Há sérias dúvidas de que o projeto que limita a cobrança de ICMS sobre combustíveis e energia elétrica aprovado na quarta-feira (25) pela Câmara dos Deputados passe no Senado.
Nesta quinta-feira (26), o presidente da chamada "casa revisora", Rodrigo Pacheco (PSD-MG), disse que não há prazo previsto para a apreciação. Se e quando passar, pode criar uma situação inusitada: quem não tem carro vai bancar o combustível dos que têm.
Como assim? Depois das queixas de governadores e prefeitos sobre o impacto na arrecadação, estimado em R$ 70 bilhões para todos os Estados e municípios, uma gambiarra foi montada para reduzir resistências. Perdas acima de 5% da arrecadação seriam compensadas por uma espécie de desconto nos pagamentos das dívidas dos Estados com a União.
Como uma das funções do Senado é exatamente representar os interesses dos Estados, haverá uma longa batalha até uma eventual apreciação. Dado o calendário, é provável que invada o período eleitoral, com um terço dos parlamentares mais interessados em garantir a reeleição.
Caso tudo dê certo — há dúvida, por exemplo, se a redução do ICMS seria de fato repassada aos consumidores nas bombas —, o mecanismo reduziria a arrecadação da União, que teria de buscar alguma compensação para o não pagamento de parcelas da dívida dos Estados. E o que isso significa? Quem bancaria a diferença, como sempre, seriam os contribuintes. Nesse caso, mesmo os que não têm carro ajudariam a bancar uma esperada, mas não garantida, redução no preço dos combustíveis.
Nem o governo Bolsonaro nem a Câmara dos Deputados apresentaram estimativas sobre o efeito no preço final dos combustíveis com a medida. Nos cálculos que já circulam, o efeito no Rio de Janeiro, que tem alíquota de 34%, seria de R$ 1,15 por litro de gasolina. Em São Paulo, com incidência de 25% — a mesma cobrada no Rio Grande do Sul —, seria de escassos R$ 0,48.

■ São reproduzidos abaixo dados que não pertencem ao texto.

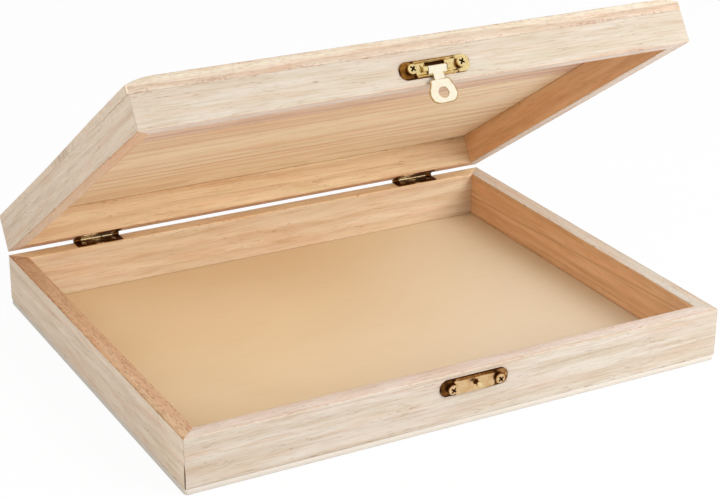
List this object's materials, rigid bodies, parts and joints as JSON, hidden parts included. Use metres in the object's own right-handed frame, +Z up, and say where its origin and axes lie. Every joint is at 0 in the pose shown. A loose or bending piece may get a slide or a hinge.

Para deixar claro, o grande impacto da medida é sobre a gasolina, porque estabelece teto para a alíquota de ICMS entre 17% e 18%. As que incidem sobre o diesel costumam ser mais baixas. No Estado, por exemplo, é de 12%.
"Vantagem" para o RS?
A proposta aprovada na Câmara é "menos ruim" para o Rio Grande do Sul: como o Estado está prestes a aderir ao Regime de Recuperação Fiscal (RFF), não precisaria esperar as perdas acumularem 5%, teria possibilidade de reter pagamento da dívida ante qualquer percentual de redução.
Parece "menos ruim", mas não é, porque neste momento o Piratini não paga nada da dívida graças a uma liminar do Supremo Tribunal Federal (STF). A medida deve cair assim que o RRF for formalizado, mas ainda assim não é vantajoso.
Atualização: no final da manhã, depois da publicação desta nota, o presidente Jair Bolsonaro afirmou que "não tem cabimento" compensar Estados e municípios por eventuais perdas com a redução de alíquota de ICMS sobre combustíveis e energia elétrica. Comparou a iniciativa à criação de "um subsídio federal para o governo pagar em cima dos combustíveis". E adiantou, ainda, que "se passar no Senado" (nem ele acredita?), vai consultar o Ministério da Economia sobre a possibilidade de vetar a emenda. Spoiler: os técnicos vão dizer que, nesse caso, a medida é inconstitucional, porque retira receita de outra esfera de poder.
A política de preços da Petrobras
Para reajustar o preço nas refinarias, a Petrobras adota um cálculo chamado Paridade de Preços de Importação (PPI), adotado em 2016, no governo Temer. A intenção é evitar que a estatal acumule prejuízo com por não repassar aumentos de produtos que compra do Exterior, tanto petróleo cru quanto derivados, como a gasolina. A fórmula inclui quatro elementos: variação internacional do barril do petróleo — com base no tipo brent, que tem preço definido na bolsa de Londres —, cotação do dólar em reais, custos de transporte e uma margem definida pela companhia, que funciona como um seguro contra perdas.